Reeditasse sem comentários esta crônica publicada há sete anos, e quem se lembraria? No entanto, o Ano Novo está às portas. Mas as portas aqui referidas são metáfora de tempos sombrios, que meu filho Jan não conheceu. Botafoguense de nascimento, conhece Curitiba e a Ilha do Mel como a palma da própria mão. Contudo, por inusitadas e insolitas razões, Jan é um privilegiado morador de Palermo Viejo, Buenos Aires. E movido não sei por qual intuição, numa quinta feira à tarde de um dos últimos anos, chama um colega da escola, empunha uma velha câmera VHS, atravessa a cidade e – de chofre – entrevista algumas Madres da Plaza de Mayo. Pai, pede-me por e-mail, me ajuda com alguns contatos!  Em janeiro de 2011, Jan completará dezenove anos – o resto era silêncio, mas o leitor associará. 

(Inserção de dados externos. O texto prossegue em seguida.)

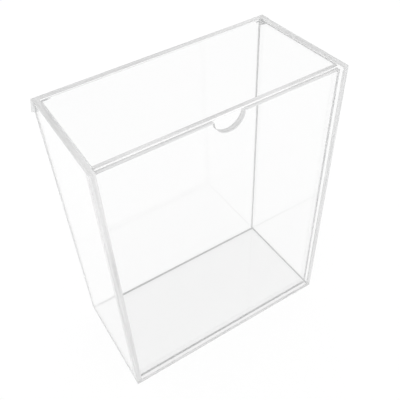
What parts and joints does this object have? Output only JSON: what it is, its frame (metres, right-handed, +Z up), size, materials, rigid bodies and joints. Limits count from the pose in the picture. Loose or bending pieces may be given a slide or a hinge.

Pasmado, leio no jornal a confissão de Dr. Henry: sempre desmentida, em 2003 a conspiração é admitida. Fria, burocrática, desata em mim a irrefreável viagem à ré no tempo. Faz trinta anos. Agora alguns rostos são apenas feições embaciadas. O de Cláudio, por exemplo, estudante de engenharia e companheiro da associação de estudantes latino-americanos. Naquele momento o argentino Cláudio é como eu, Ruiz, Alícia, João e Marina: estamos confortavelmente instalados na Alemanha  dos anos 70 e por isso nos sentimos “culpados”, em dívida com “o chamamento”.  Por isso Cláudio se despede à francesa. Meses mais tarde saberemos que trabalha numa fábrica, a 12 mil quilômetros de distância, no labirinto entre La Boca e Avellaneda. É o início de 1976 e depois disso Cláudio Zieschank some do mapa.

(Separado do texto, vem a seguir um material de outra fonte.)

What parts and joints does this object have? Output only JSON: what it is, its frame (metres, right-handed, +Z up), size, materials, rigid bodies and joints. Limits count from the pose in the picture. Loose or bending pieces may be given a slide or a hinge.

Retomo o jornal, mergulho na trama paralela: 7 de outubro de 1976, outono em Nova York. Imagino o cenário. Uma suave brisa toca álamos, carvalhos e castanheiras, despindo-os de sua última folhagem. Enquanto fala com seu interlocutor sul-americano, Dr. Henry levanta-se da poltrona e acompanha pela janela da suíte, a elipse de uma folha em queda-livre, que vai juntar-se ao cintilante e fofo tapete ocre-bordô em formação no Central Park; ali aos pés do Waldorf-Astoria. Absorto, com as mãos cruzadas às costas, por um momento deixa-se cativar pela lerdeza dos elementos. Intui que o ciclo se completa. Reincorporado, volta-se abruptamente para seu interlocutor, disparando seco: “Quanto mais rapidamente vocês agirem, tanto melhor!”. O almirante César Augusto Guzzetti retorna à embaixada argentina em Washington e de lá transmite a senha para seus pares: “Se conseguirmos acabar com eles antes que o Congresso americano volte a reunir-se, em dezembro, eles nos darão as armas e o crédito!”.

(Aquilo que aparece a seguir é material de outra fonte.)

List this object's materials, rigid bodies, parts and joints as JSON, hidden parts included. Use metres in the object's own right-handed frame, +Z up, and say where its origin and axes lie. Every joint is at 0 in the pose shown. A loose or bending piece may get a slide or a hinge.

Duas semanas mais tarde, madrugada do dia 23 de outubro de 1976 em Buenos Aires, derrubam a porta da casa da família Meijide. Na frente dos pais aflitos agarram Pablo, um garoto com apenas dezesseis anos de idade. É Graciela Meijide, a mãe, que me narra o episódio – faz sete anos, mas sua emoção é de ontem. No vinco das rugas em seu bonito rosto, percebo a falsa velhice de oitenta e cinco meses de vigília.  Enrique Fernández Meijide, o pai, mergulha em duas mil e quinhentas noites de insônia, para dar forma ao choque, ao terror, à náusea, à cólera represados. Troca a arquitetura pela poesia,  para dar um sentido à própria impotência: “Te fuiste por el lado de las sombras / Sin mirar hacia atrás. Juntando el miedo, / que te sobraba, / con todo el nuestro. // Intentando dejarlo a nuestro cargo / porque debías parecer sereno. / Cinco gorilas / y vos en medio…”.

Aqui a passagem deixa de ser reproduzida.